Hi @ggiraldof and the rest of the staff involved in this issue,
I have been researching a little bit about my case that can be found here and some information regarding itself can be found in this other topic.
I have represented the absolute value of the dot products of the principal vectors in paraview so as to find the points where orthogonality is not reached. Representation is by means of spherical 3D Glyphs , scaled by module, so the bigger (and redder) the spheres are the further we are from orthogonality. Below some screenshots are presented.
v1·v2
v2·v3
v3·v1
Furthermore, I summed all the results and got surprised to see that some points had a value close to 3, which means that all 3 principal vectors are close to be parallel. Something completelly unexpected…
v1·v2+v2·v3+v3·v1
I also investigated the histograms of the dot product values since in the previous images only the boundary values were represented. Only the histogram for v1·v2 is shown since the other two look very similar.
Historgram of v1·v2
Histrogram with the sum of dot products
Finally, as a crosscheck, I extracted the tetrahedrons containing values greater that 2.25 of the sum of the 3 dot products and represented the principal vectors as glyphs.
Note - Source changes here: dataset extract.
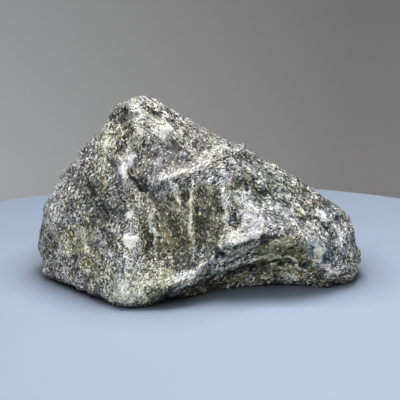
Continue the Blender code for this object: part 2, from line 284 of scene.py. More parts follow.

Tets are colored with the sum of the dot products so as to ease the search for the most critical points.
Below a couple of critical points (orange to red values) are highlighted to demonstrate that the 3 principal vectors are far from being orthogonal.
I hope that the information shared here can be helpful to illustrate the problem and to find a solution to it. If I can do something to help, just let me know.